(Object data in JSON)
----

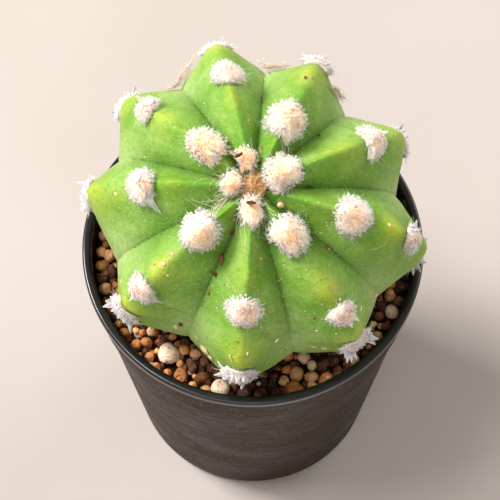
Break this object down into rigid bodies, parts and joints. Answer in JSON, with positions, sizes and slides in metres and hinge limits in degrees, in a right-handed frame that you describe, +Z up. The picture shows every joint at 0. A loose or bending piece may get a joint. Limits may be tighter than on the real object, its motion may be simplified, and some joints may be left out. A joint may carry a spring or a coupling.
{
  "type": "potted domino cactus",
  "caption": "Round, deeply ribbed cactus with cream woolly areoles, in a tapered black plastic nursery pot topped with clay granules.",
  "frame": {"origin": "centre of the pot's flat underside, on the surface that the pot stands on", "axes": "+Z up; -Y towards the front, the way the plant leans and the picture looks from; +X to the viewer's right"},
  "size_m": [0.0925, 0.0909, 0.1476],
  "materials": {
    "pot_plastic": "satin",
    "soil_pebbles": "matte",
    "cactus_skin": "satin",
    "areole_wool": "matte",
    "dried_flower": "matte"
  },
  "bodies": {
    "root": {"areole_rib1_1": "areole_wool", "areole_rib1_2": "areole_wool", "areole_rib1_3": "areole_wool", "areole_rib1_4": "areole_wool", "areole_rib2_1": "areole_wool", "areole_rib2_2": "areole_wool", "areole_rib2_3": "areole_wool", "areole_rib3_1": "areole_wool", "areole_rib3_2": "areole_wool", "areole_rib3_3": "areole_wool", "areole_rib3_4": "areole_wool", "areole_rib4_1": "areole_wool", "areole_rib4_2": "areole_wool", "areole_rib4_3": "areole_wool", "areole_rib5_1": "areole_wool", "areole_rib5_2": "areole_wool", "areole_rib5_3": "areole_wool", "areole_rib6_1": "areole_wool", "areole_rib6_2": "areole_wool", "areole_rib6_3": "areole_wool", "areole_rib7_1": "areole_wool", "areole_rib7_2": "areole_wool", "areole_rib7_3": "areole_wool", "areole_rib8_1": "areole_wool", "areole_rib8_2": "areole_wool", "areole_rib8_3": "areole_wool", "areole_rib8_4": "areole_wool", "areole_rib9_1": "areole_wool", "areole_rib9_2": "areole_wool", "areole_rib9_3": "areole_wool", "areole_rib9_4": "areole_wool", "cactus_body": "cactus_skin", "dried_flower_1": "dried_flower", "dried_flower_2": "dried_flower", "dried_flower_3": "dried_flower", "pot": "pot_plastic", "soil": "soil_pebbles"}
  },
  "joints": []
}
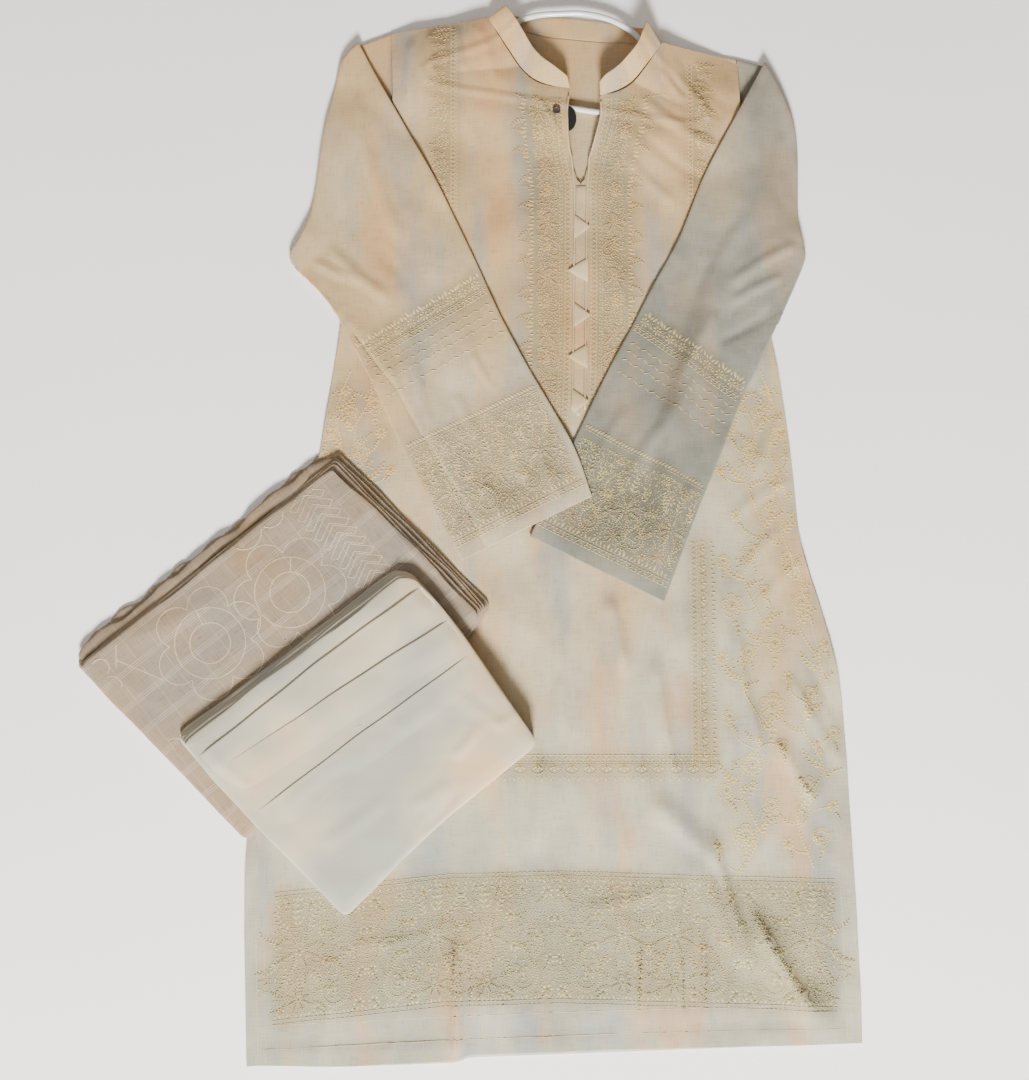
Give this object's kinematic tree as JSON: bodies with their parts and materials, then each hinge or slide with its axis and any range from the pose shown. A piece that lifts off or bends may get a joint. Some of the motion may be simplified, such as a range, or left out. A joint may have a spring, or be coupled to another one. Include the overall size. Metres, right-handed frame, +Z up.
{
  "type": "salwar kameez suit",
  "caption": "Salwar kameez suit laid flat: long tunic with stand collar and crossed sleeves on a hanger, with a folded scarf and folded trousers.",
  "frame": {"origin": "middle of the laid-out suit's box, on the surface that it lies on", "axes": "+Y from hem to collar, +X across the garment to the right as seen from above, +Z up from the surface"},
  "size_m": [0.768, 1.0604, 0.029],
  "materials": {
    "kameez_cotton": "matt woven cotton, cream, with embroidery",
    "piping": "pale bias-cut cotton",
    "dupatta_organza": "sheer checked organza",
    "salwar_cotton": "plain pressed cotton",
    "button": "dark polished button",
    "label": "black woven tape, bare",
    "hanger": "glossy white moulded plastic"
  },
  "bodies": {
    "root": {"back": "kameez_cotton", "front": "kameez_cotton", "sleeve_left": "kameez_cotton", "sleeve_right": "kameez_cotton", "collar": "kameez_cotton", "placket": "kameez_cotton", "piping_left": "piping", "piping_right": "piping", "tab_1": "piping", "tab_2": "piping", "tab_3": "piping", "tab_4": "piping", "tab_5": "piping", "button": "button", "label": "label", "hanger": "hanger", "dupatta": "dupatta_organza", "salwar": "salwar_cotton"}
  },
  "joints": []
}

----

* _Problem to solve_:
Extract the full set of entries word for word.

* _Solution for this task_:
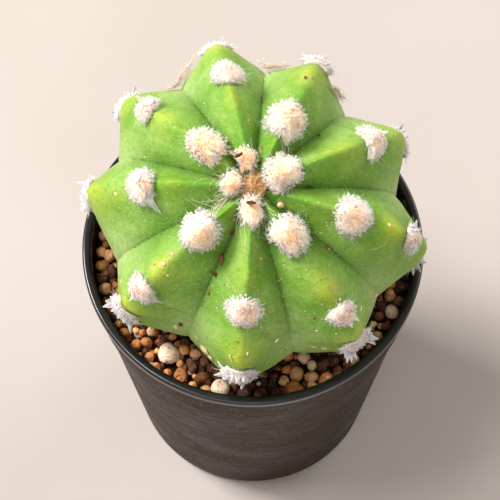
Break this object down into rigid bodies, parts and joints. Answer in JSON, with positions, sizes and slides in metres and hinge limits in degrees, in a right-handed frame that you describe, +Z up. The picture shows every joint at 0. A loose or bending piece may get a joint. Limits may be tighter than on the real object, its motion may be simplified, and some joints may be left out. A joint may carry a spring or a coupling.
{
  "type": "potted domino cactus",
  "caption": "Round, deeply ribbed cactus with cream woolly areoles, in a tapered black plastic nursery pot topped with clay granules.",
  "frame": {"origin": "centre of the pot's flat underside, on the surface that the pot stands on", "axes": "+Z up; -Y towards the front, the way the plant leans and the picture looks from; +X to the viewer's right"},
  "size_m": [0.0925, 0.0909, 0.1476],
  "materials": {
    "pot_plastic": "satin",
    "soil_pebbles": "matte",
    "cactus_skin": "satin",
    "areole_wool": "matte",
    "dried_flower": "matte"
  },
  "bodies": {
    "root": {"areole_rib1_1": "areole_wool", "areole_rib1_2": "areole_wool", "areole_rib1_3": "areole_wool", "areole_rib1_4": "areole_wool", "areole_rib2_1": "areole_wool", "areole_rib2_2": "areole_wool", "areole_rib2_3": "areole_wool", "areole_rib3_1": "areole_wool", "areole_rib3_2": "areole_wool", "areole_rib3_3": "areole_wool", "areole_rib3_4": "areole_wool", "areole_rib4_1": "areole_wool", "areole_rib4_2": "areole_wool", "areole_rib4_3": "areole_wool", "areole_rib5_1": "areole_wool", "areole_rib5_2": "areole_wool", "areole_rib5_3": "areole_wool", "areole_rib6_1": "areole_wool", "areole_rib6_2": "areole_wool", "areole_rib6_3": "areole_wool", "areole_rib7_1": "areole_wool", "areole_rib7_2": "areole_wool", "areole_rib7_3": "areole_wool", "areole_rib8_1": "areole_wool", "areole_rib8_2": "areole_wool", "areole_rib8_3": "areole_wool", "areole_rib8_4": "areole_wool", "areole_rib9_1": "areole_wool", "areole_rib9_2": "areole_wool", "areole_rib9_3": "areole_wool", "areole_rib9_4": "areole_wool", "cactus_body": "cactus_skin", "dried_flower_1": "dried_flower", "dried_flower_2": "dried_flower", "dried_flower_3": "dried_flower", "pot": "pot_plastic", "soil": "soil_pebbles"}
  },
  "joints": []
}
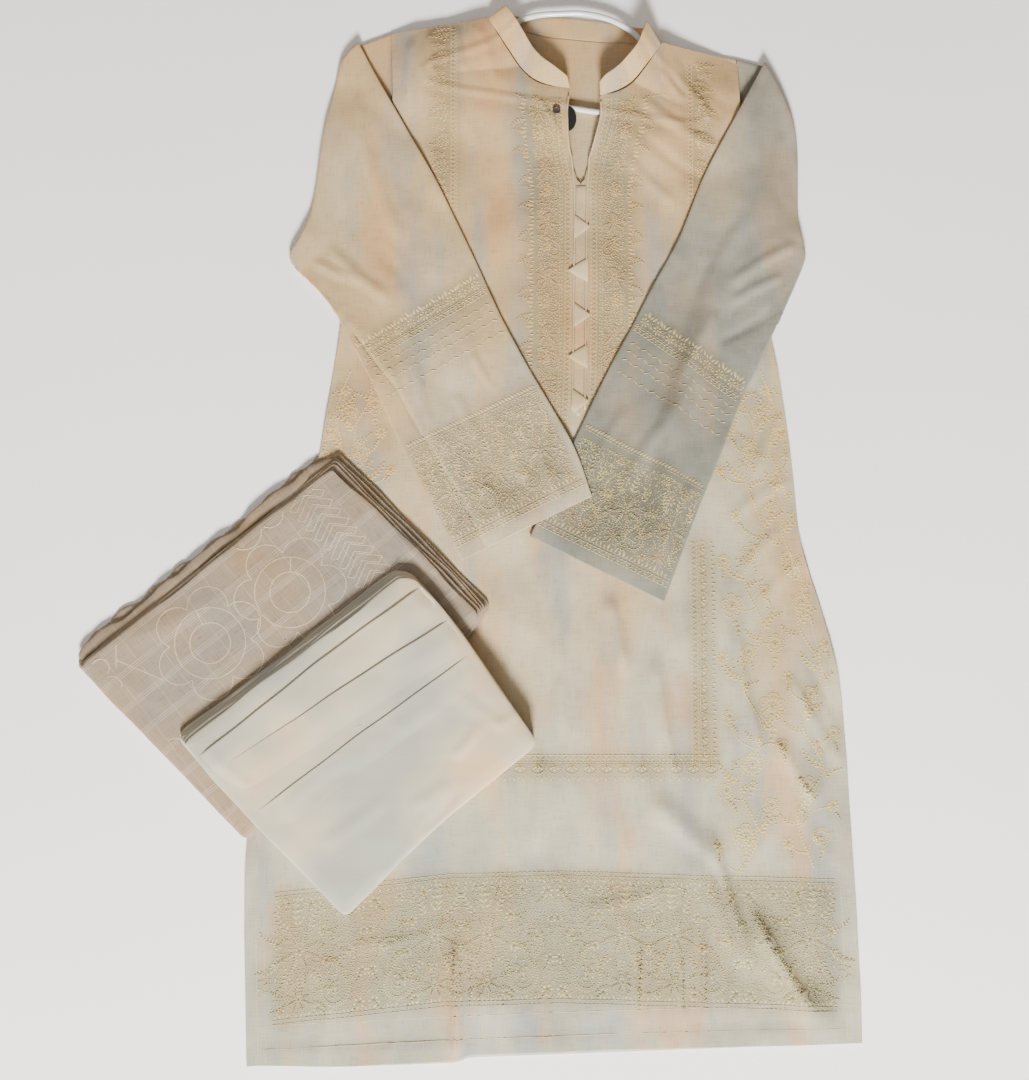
Give this object's kinematic tree as JSON: bodies with their parts and materials, then each hinge or slide with its axis and any range from the pose shown. A piece that lifts off or bends may get a joint. Some of the motion may be simplified, such as a range, or left out. A joint may have a spring, or be coupled to another one. Include the overall size. Metres, right-handed frame, +Z up.
{
  "type": "salwar kameez suit",
  "caption": "Salwar kameez suit laid flat: long tunic with stand collar and crossed sleeves on a hanger, with a folded scarf and folded trousers.",
  "frame": {"origin": "middle of the laid-out suit's box, on the surface that it lies on", "axes": "+Y from hem to collar, +X across the garment to the right as seen from above, +Z up from the surface"},
  "size_m": [0.768, 1.0604, 0.029],
  "materials": {
    "kameez_cotton": "matt woven cotton, cream, with embroidery",
    "piping": "pale bias-cut cotton",
    "dupatta_organza": "sheer checked organza",
    "salwar_cotton": "plain pressed cotton",
    "button": "dark polished button",
    "label": "black woven tape, bare",
    "hanger": "glossy white moulded plastic"
  },
  "bodies": {
    "root": {"back": "kameez_cotton", "front": "kameez_cotton", "sleeve_left": "kameez_cotton", "sleeve_right": "kameez_cotton", "collar": "kameez_cotton", "placket": "kameez_cotton", "piping_left": "piping", "piping_right": "piping", "tab_1": "piping", "tab_2": "piping", "tab_3": "piping", "tab_4": "piping", "tab_5": "piping", "button": "button", "label": "label", "hanger": "hanger", "dupatta": "dupatta_organza", "salwar": "salwar_cotton"}
  },
  "joints": []
}